Thomas Pugh, chief economist for RSM UK, concurred that the recent events have likely ruled out a rate cut this month, and possibly in April as well. He stated: “Reflecting the scale of volatility we’re all coming to terms with, it was only two weeks ago that a March rate cut looked like a dead cert.
“A cut clearly makes no sense now. Given uncertainty about the outlook for energy prices, inflation and the economy, the most sensible thing for the Bank of England to do now is wait for more clarity. This rules out a rate cut next week and probably one in April too, unless there’s a rapid resolution to the crisis.”
A slew of Britain’s largest lenders have been ramping up mortgage rates in response to the conflict, spurred by a sharp increase in swap rates, which are used to price mortgages.

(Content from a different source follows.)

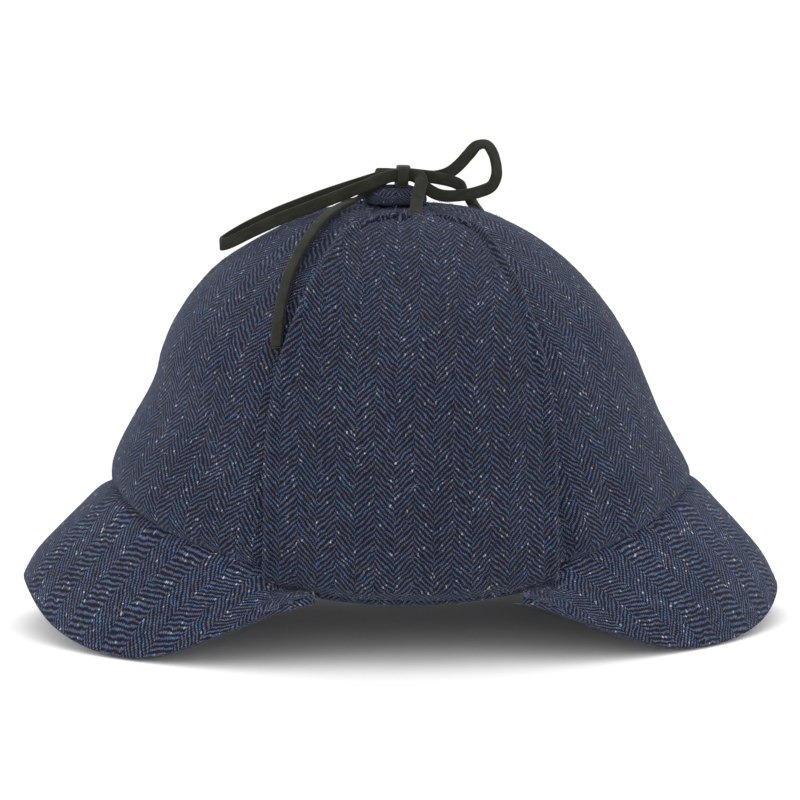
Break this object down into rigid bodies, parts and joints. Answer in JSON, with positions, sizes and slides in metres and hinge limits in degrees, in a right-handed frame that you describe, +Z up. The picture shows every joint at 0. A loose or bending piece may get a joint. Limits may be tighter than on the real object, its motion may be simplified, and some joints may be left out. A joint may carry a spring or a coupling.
{
  "type": "deerstalker hat",
  "caption": "Tweed deerstalker hat with a front and a back peak, ear flaps folded up and tied over the crown with a suede lace bow.",
  "frame": {"origin": "on the table, under the middle of the hat's footprint", "axes": "+X towards the front peak, +Z up, -Y the wearer's right"},
  "size_m": [0.2932, 0.1716, 0.1855],
  "materials": {
    "crown_tweed": "navy herringbone wool tweed, matt and slightly hairy",
    "peak_tweed": "navy herringbone wool tweed over a stiffened peak",
    "flap_tweed": "navy herringbone wool tweed, two layers",
    "button_tweed": "navy herringbone wool tweed stretched over a button",
    "suede_lace": "black-brown suede lace, matt nap"
  },
  "bodies": {
    "root": {"crown_panel_1": "crown_tweed", "crown_panel_2": "crown_tweed", "crown_panel_3": "crown_tweed", "crown_panel_4": "crown_tweed", "crown_panel_5": "crown_tweed", "crown_panel_6": "crown_tweed", "front_peak": "peak_tweed", "back_peak": "peak_tweed", "right_ear_flap": "flap_tweed", "left_ear_flap": "flap_tweed", "crown_button": "button_tweed", "right_lace": "suede_lace", "left_lace": "suede_lace", "knot": "suede_lace"}
  },
  "joints": []
}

Financial information website Moneyfacts reported that major lenders no longer offer sub-4% fixed-rate deals – which were available to borrowers just last week.
Across the mortgage market generally, there were 689 fewer products on the market on Tuesday, compared with March 9.
The Bank of England’s verdict will arrive a day after the US Federal Reserve reveals its own interest rates, which are also broadly anticipated to remain unchanged due to the increased uncertainty.